Hiring a Property Manager
Property managers typically charge 8–12% of monthly rent but handle all management tasks.
If you own multiple properties or live far away, hiring a manager can be worth it.
Step 9: Screen Tenants Carefully
Choosing the right tenants can make or break your rental property investment.
Always conduct proper screening including:
- Credit checks
- Employment verification
- Previous landlord references
- Background checks
Reliable tenants are more likely to pay rent on time and take care of the property.
Avoid rushing this step just to fill vacancies quickly.
Step 10: Plan for Long-Term Growth
Your first rental property should be the beginning of a long-term investment strategy.
As your property generates income and increases in value, you can reinvest profits into additional properties.
Many successful investors follow the buy-rent-refinance strategy, where they refinance properties after appreciation and use the equity to purchase more rentals.
Over time, building a portfolio of rental properties can create significant passive income.
Common Mistakes First-Time Investors Make
Avoid these common beginner mistakes.
Underestimating Expenses
Many new investors forget maintenance costs and vacancy periods.
Buying Based on Emotion
Always evaluate properties based on numbers, not personal preference.
Ignoring Location Quality
Even a cheap property can become a bad investment if the location has low rental demand.
Skipping Tenant Screening
Bad tenants can lead to missed rent payments and property damage.
Learning from these mistakes can protect your investment.
Final Thoughts
Buying your first rental property is an important financial milestone.

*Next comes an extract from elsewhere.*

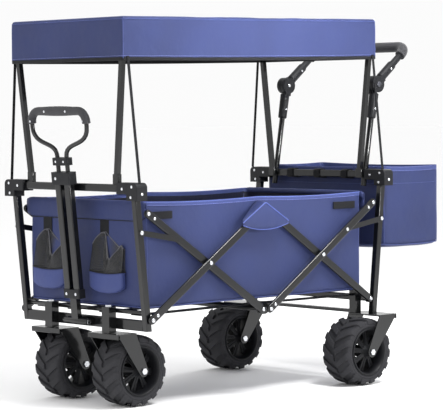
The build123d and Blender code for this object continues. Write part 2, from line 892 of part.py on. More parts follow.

While the process may seem complicated at first, careful planning and research can turn it into a profitable investment.
Focus on:
- Choosing the right location
- Running accurate financial calculations
- Managing tenants responsibly
- Thinking long term
Real estate wealth is rarely built overnight, but a well-chosen rental property can provide steady income and long-term financial security.
If you approach your first rental property purchase with the right strategy and patience, it can become the foundation of a successful real estate investment journey.